Extract the lines between the ones holding "make_pot(plant, cutters, pot_finish)" and "imported = [obj", inclusive, exactly as written and nothing more.

## [Data shown]
• • •

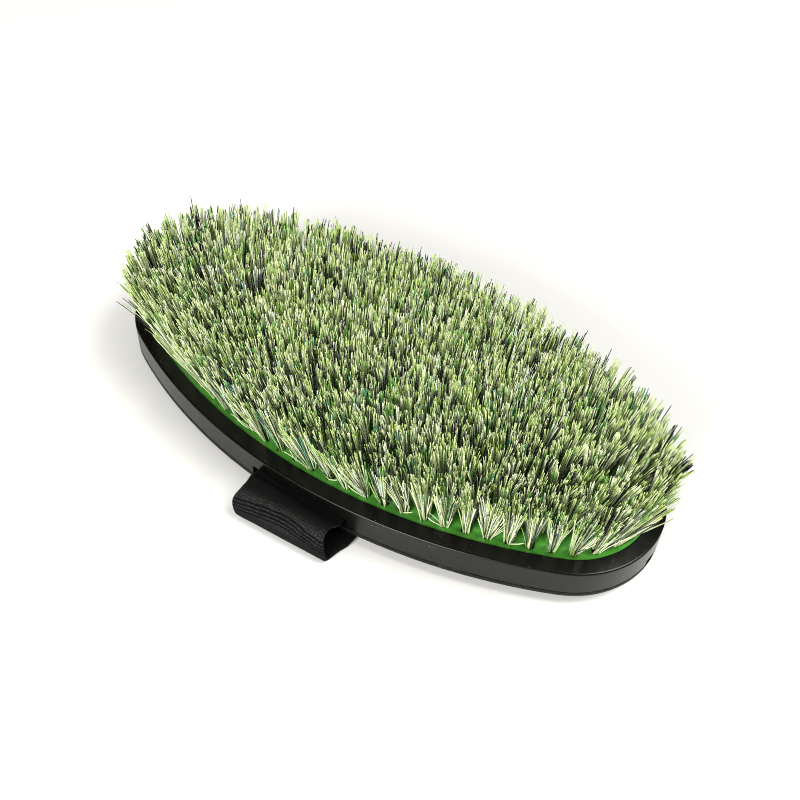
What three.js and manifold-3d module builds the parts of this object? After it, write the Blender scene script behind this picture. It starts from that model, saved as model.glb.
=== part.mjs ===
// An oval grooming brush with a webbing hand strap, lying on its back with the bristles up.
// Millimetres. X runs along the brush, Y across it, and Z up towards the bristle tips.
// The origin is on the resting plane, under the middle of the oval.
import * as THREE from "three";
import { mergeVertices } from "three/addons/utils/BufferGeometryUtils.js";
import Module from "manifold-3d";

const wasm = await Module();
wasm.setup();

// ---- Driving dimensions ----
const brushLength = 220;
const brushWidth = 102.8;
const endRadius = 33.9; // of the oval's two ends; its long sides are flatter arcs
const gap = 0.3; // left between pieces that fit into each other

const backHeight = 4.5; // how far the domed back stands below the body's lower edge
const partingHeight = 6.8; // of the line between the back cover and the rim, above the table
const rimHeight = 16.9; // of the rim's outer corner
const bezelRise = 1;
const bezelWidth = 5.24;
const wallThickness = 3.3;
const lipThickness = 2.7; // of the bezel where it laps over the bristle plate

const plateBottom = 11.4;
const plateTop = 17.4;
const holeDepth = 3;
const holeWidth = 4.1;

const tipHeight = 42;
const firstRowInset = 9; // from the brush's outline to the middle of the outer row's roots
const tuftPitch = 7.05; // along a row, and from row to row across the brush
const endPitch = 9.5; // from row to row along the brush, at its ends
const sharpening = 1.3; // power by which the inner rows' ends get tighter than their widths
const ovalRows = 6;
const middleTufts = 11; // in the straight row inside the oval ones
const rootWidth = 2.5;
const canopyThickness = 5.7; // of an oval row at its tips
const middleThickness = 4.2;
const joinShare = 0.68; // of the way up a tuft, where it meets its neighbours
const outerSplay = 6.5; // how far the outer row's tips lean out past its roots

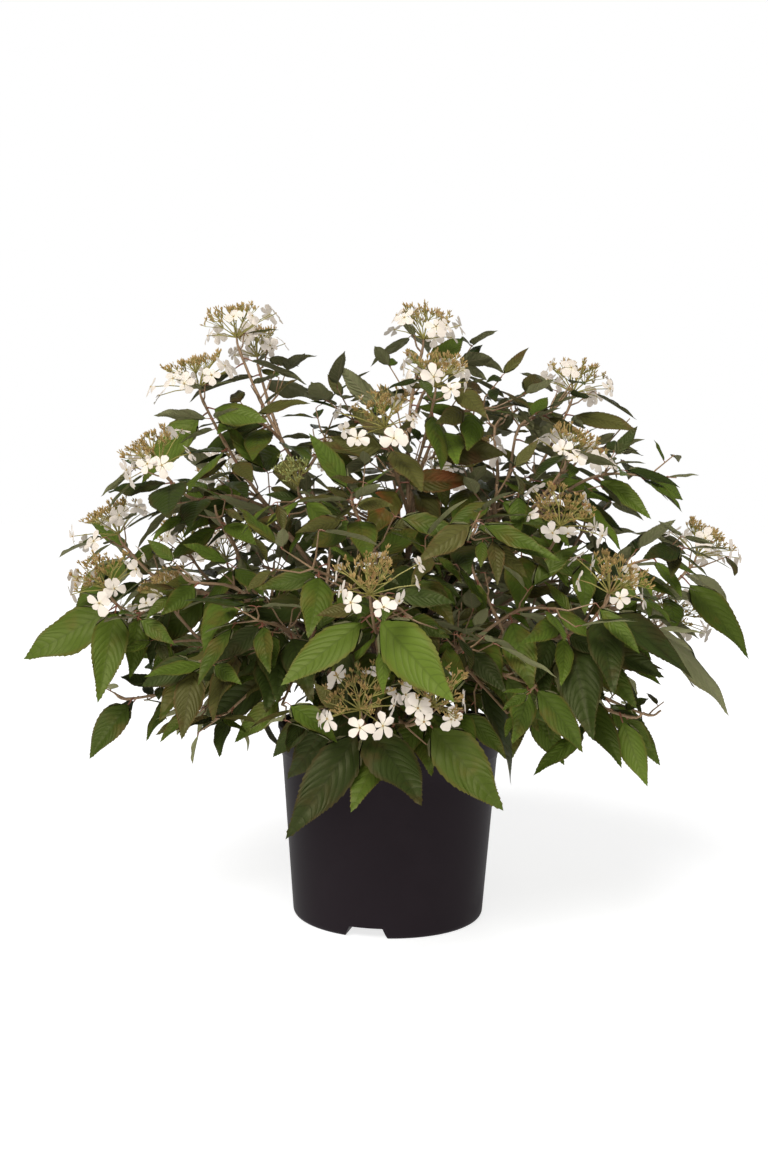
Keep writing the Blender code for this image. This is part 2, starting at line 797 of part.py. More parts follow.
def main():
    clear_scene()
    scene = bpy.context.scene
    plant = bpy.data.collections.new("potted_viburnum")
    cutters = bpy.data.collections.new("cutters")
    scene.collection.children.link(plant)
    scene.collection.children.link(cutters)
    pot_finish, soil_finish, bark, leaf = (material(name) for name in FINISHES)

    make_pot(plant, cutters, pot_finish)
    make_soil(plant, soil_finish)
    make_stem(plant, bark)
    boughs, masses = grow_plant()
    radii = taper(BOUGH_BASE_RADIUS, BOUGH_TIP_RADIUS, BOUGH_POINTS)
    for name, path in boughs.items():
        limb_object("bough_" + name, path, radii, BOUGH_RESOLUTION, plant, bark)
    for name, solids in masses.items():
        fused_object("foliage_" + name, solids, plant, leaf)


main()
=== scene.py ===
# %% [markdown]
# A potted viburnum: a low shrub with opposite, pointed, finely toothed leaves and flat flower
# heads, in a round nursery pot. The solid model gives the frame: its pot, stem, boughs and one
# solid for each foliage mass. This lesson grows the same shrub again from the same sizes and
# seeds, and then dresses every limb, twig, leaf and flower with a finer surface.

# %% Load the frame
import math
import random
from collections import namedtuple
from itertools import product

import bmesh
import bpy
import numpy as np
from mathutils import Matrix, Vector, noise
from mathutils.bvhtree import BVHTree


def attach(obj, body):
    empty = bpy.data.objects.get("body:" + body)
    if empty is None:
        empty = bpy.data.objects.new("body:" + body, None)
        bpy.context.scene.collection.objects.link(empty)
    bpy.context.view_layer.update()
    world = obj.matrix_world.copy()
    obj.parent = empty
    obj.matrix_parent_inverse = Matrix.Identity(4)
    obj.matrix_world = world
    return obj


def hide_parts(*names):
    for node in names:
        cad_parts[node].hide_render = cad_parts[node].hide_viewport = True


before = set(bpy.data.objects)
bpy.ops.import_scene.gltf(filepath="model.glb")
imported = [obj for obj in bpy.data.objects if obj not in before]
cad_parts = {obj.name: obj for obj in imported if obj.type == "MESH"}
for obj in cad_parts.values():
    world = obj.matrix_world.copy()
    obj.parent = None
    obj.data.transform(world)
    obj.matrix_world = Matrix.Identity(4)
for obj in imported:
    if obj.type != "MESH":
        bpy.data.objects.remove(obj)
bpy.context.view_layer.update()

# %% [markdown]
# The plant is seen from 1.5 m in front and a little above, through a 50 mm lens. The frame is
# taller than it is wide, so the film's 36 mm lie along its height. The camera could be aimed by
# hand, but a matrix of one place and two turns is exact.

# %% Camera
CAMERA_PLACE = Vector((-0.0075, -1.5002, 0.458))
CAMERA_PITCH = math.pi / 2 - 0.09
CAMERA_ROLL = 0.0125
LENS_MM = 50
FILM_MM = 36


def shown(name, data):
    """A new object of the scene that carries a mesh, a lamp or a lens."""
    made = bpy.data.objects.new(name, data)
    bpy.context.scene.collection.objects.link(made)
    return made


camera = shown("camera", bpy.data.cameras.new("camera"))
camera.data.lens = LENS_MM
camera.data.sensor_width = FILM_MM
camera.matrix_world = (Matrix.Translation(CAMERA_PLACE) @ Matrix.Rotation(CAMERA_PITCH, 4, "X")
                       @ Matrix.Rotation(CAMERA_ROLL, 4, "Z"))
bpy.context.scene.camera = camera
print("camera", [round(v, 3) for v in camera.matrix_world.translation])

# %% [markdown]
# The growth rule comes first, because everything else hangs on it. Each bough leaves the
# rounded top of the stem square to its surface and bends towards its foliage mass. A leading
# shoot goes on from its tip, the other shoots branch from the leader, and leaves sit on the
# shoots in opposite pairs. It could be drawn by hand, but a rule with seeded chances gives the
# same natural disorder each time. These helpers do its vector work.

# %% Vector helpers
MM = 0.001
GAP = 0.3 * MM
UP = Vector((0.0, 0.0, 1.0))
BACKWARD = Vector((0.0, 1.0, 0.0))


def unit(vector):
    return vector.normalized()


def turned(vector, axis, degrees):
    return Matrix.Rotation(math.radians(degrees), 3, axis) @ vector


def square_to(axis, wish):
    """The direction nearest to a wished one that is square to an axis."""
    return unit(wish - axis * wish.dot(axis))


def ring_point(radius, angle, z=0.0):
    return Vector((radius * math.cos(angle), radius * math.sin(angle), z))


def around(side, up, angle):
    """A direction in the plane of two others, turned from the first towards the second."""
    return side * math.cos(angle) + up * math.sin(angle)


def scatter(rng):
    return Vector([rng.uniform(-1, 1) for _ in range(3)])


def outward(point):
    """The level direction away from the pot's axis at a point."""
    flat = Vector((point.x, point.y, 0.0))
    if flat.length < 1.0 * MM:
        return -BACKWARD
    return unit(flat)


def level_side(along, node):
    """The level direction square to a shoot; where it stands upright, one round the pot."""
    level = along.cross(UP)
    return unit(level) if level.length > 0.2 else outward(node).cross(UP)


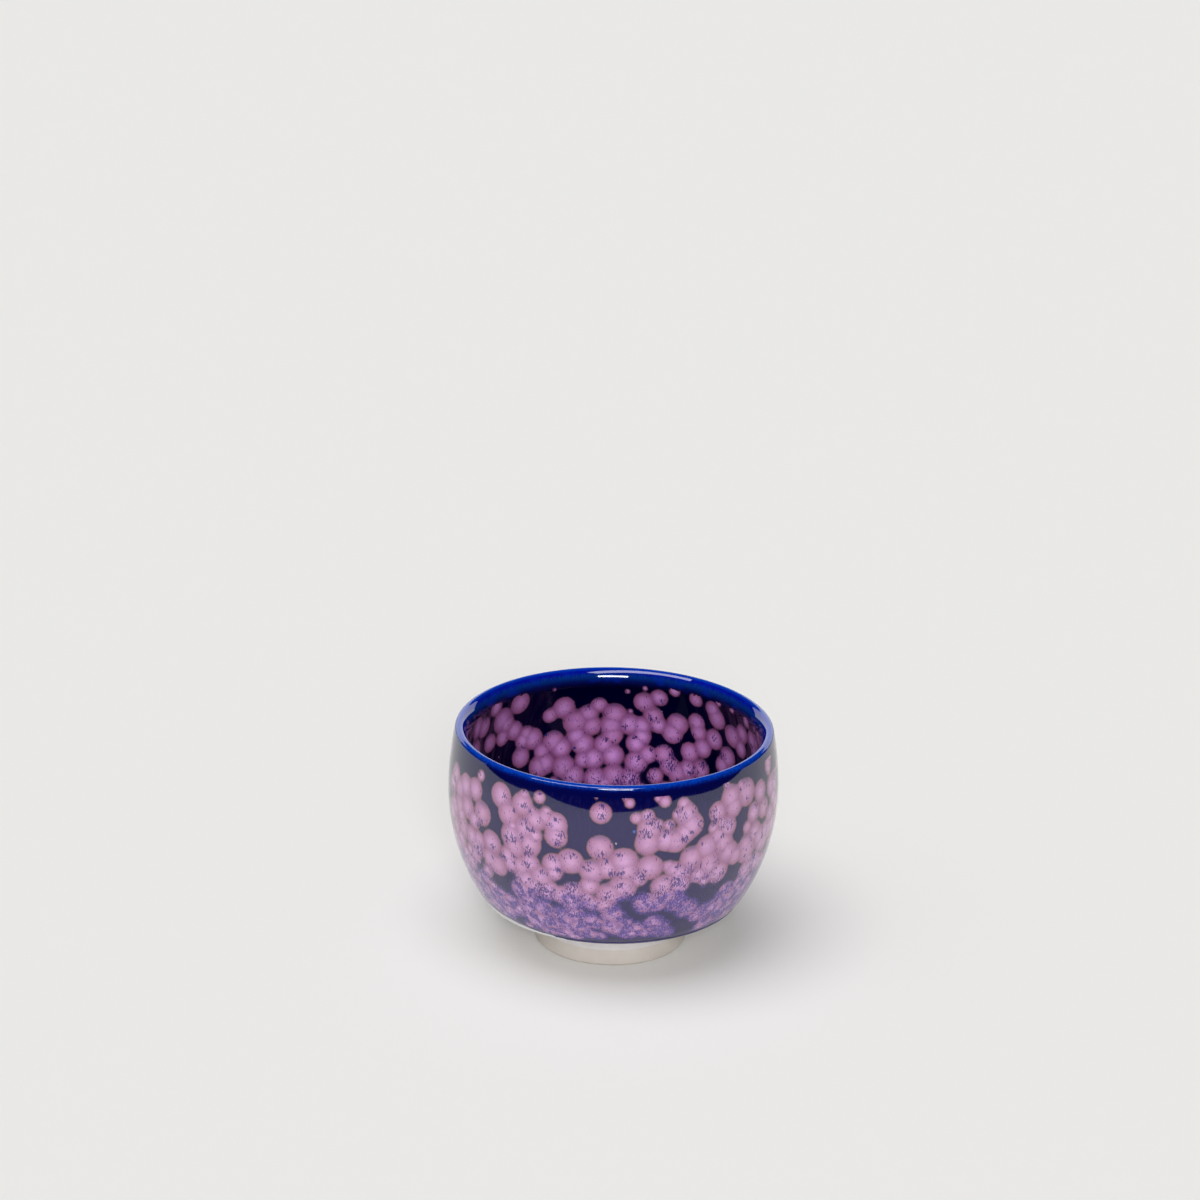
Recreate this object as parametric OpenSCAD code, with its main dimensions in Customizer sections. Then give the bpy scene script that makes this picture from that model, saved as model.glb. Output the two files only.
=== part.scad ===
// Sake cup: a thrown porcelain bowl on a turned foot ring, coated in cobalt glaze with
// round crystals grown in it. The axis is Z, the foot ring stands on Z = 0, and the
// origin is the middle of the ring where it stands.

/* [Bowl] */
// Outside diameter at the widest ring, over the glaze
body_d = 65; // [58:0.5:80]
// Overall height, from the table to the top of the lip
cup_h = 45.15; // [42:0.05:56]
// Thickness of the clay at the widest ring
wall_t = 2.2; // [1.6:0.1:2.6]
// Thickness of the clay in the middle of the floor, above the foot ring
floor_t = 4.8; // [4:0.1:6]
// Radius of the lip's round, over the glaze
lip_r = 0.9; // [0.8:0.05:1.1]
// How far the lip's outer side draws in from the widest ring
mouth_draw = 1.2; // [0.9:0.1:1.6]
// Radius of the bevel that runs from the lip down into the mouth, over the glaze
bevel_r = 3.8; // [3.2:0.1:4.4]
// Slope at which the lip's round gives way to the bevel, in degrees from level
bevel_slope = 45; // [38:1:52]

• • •

## [Task response]
    make_pot(plant, cutters, pot_finish)
    make_soil(plant, soil_finish)
    make_stem(plant, bark)
    boughs, masses = grow_plant()
    radii = taper(BOUGH_BASE_RADIUS, BOUGH_TIP_RADIUS, BOUGH_POINTS)
    for name, path in boughs.items():
        limb_object("bough_" + name, path, radii, BOUGH_RESOLUTION, plant, bark)
    for name, solids in masses.items():
        fused_object("foliage_" + name, solids, plant, leaf)


main()
=== scene.py ===
# %% [markdown]
# A potted viburnum: a low shrub with opposite, pointed, finely toothed leaves and flat flower
# heads, in a round nursery pot. The solid model gives the frame: its pot, stem, boughs and one
# solid for each foliage mass. This lesson grows the same shrub again from the same sizes and
# seeds, and then dresses every limb, twig, leaf and flower with a finer surface.

# %% Load the frame
import math
import random
from collections import namedtuple
from itertools import product

import bmesh
import bpy
import numpy as np
from mathutils import Matrix, Vector, noise
from mathutils.bvhtree import BVHTree


def attach(obj, body):
    empty = bpy.data.objects.get("body:" + body)
    if empty is None:
        empty = bpy.data.objects.new("body:" + body, None)
        bpy.context.scene.collection.objects.link(empty)
    bpy.context.view_layer.update()
    world = obj.matrix_world.copy()
    obj.parent = empty
    obj.matrix_parent_inverse = Matrix.Identity(4)
    obj.matrix_world = world
    return obj


def hide_parts(*names):
    for node in names:
        cad_parts[node].hide_render = cad_parts[node].hide_viewport = True


before = set(bpy.data.objects)
bpy.ops.import_scene.gltf(filepath="model.glb")
imported = [obj for obj in bpy.data.objects if obj not in before]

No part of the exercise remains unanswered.